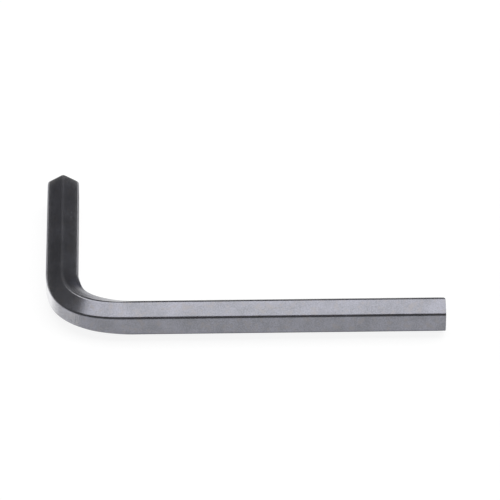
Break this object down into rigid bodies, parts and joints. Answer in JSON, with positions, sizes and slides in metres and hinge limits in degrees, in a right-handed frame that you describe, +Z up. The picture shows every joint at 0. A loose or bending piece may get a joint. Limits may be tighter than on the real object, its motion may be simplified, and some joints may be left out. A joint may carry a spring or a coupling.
{
  "type": "hex key",
  "caption": "L-shaped hex key bent from one hexagon bar, with a long and a short arm, for turning hex socket screws from either end.",
  "frame": {"origin": "on the surface that the key lies on, under the middle of its outline", "axes": "+X along the long arm towards its cut end, +Y along the short arm towards its cut end, +Z up, square to the bend"},
  "size_m": [0.061, 0.0406, 0.0056],
  "materials": {
    "blackened_steel": "satin"
  },
  "bodies": {
    "root": {"hex_key": "blackened_steel"}
  },
  "joints": []
}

== == ==

→ **Goal**:
Extract all the material, leaving every line as it is.

→ **Answer to the exercise**:
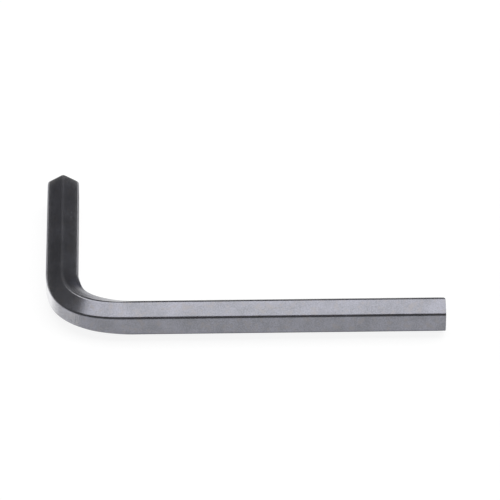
Break this object down into rigid bodies, parts and joints. Answer in JSON, with positions, sizes and slides in metres and hinge limits in degrees, in a right-handed frame that you describe, +Z up. The picture shows every joint at 0. A loose or bending piece may get a joint. Limits may be tighter than on the real object, its motion may be simplified, and some joints may be left out. A joint may carry a spring or a coupling.
{
  "type": "hex key",
  "caption": "L-shaped hex key bent from one hexagon bar, with a long and a short arm, for turning hex socket screws from either end.",
  "frame": {"origin": "on the surface that the key lies on, under the middle of its outline", "axes": "+X along the long arm towards its cut end, +Y along the short arm towards its cut end, +Z up, square to the bend"},
  "size_m": [0.061, 0.0406, 0.0056],
  "materials": {
    "blackened_steel": "satin"
  },
  "bodies": {
    "root": {"hex_key": "blackened_steel"}
  },
  "joints": []
}